Lots of companies use email to communicate with their employees.
Most companies create email “distribution lists.” A distribution list is a group email, that lets a company send a message to many employees at once, with just one email.
Aviva is an insurance company in the United Kingdom.
Recently, someone in the company sent an email to one of Aviva’s employees who was being let go, or fired. The email gave instructions to the employee about what they needed to do, now that he’d been fired.
However, the email was accidentally sent to everyone in the company.
Aviva has 1,300 employees around the world.
That means that 1,300 people who work at Aviva were all sent an email that implied they had been fired.
Everyone.
But it wasn’t true.
Human resources (or HR, for short) is the department in a company that hires and fires employees.

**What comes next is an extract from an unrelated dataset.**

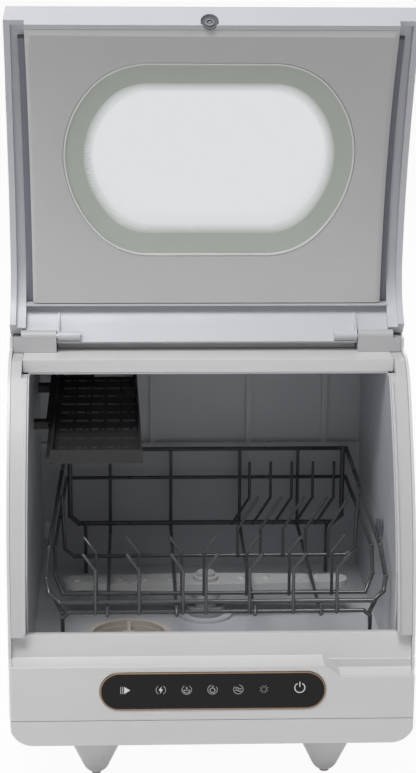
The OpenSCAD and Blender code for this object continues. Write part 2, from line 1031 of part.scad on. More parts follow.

Aviva’s human resources department sent out the email.
When employees are fired, they are usually told in person and then sent a follow-up email with more detailed information. In this case, the HR department should have only sent that follow-up email to one person.
Most people who received the emails knew it was a clerical error—in other words, a mistake. Most people didn’t think they had actually been fired.
Aviva’s HR department sent another email about half an hour later letting everyone know of the error, and apologizing for the mistake.
CURRICULUM CONNECTIONS
By Kathleen Tilly
Writing/Discussion Prompt
Mistakes easily happen over email. This article explains how Aviva accidentally emailed the entire company rather than one person about their job ending. This small mistake probably caused a lot of people stress and worry.
When people use the Internet for work, school or their personal lives, they have to be careful about the information they share and how they share it. What information do you think should be shared over email and what should be shared in person or over the phone?
What rules do you follow at school and at home to make sure you are safe when you are using the Internet?
Reading Prompt: Making Inferences/Interpreting Texts
The really interesting part of this story lies in what has not been said. For instance, the article did not describe how people felt when they received an email out of the blue that they had just been fired. What did they do? Did they tell their work colleagues—and then find out they had also received the email? Were some of them upset? Did they get frightened or angry? Or did some people laugh?
Primary
Make inferences about texts using stated and implied ideas from the texts as evidence (OME, Reading: 1.5).
Junior
Use stated and implied ideas in texts to make inferences and construct meaning (OME, Reading: 1.5).
Intermediate
Develop and explain interpretations of increasingly complex or difficult texts using stated and implied ideas from the texts to support their interpretations (OME, Reading: 1.5).
Grammar Feature: Sentence lengths
When we write, we compose sentences of different lengths. Sometimes our sentences contain a lot of information and other times they are short and straight-forward.
Read this article again and pay attention to how the sentences vary in length. Why do you think the journalist chose to write both short and long sentences? How do the length of the sentences change how you read and understand the information in the article?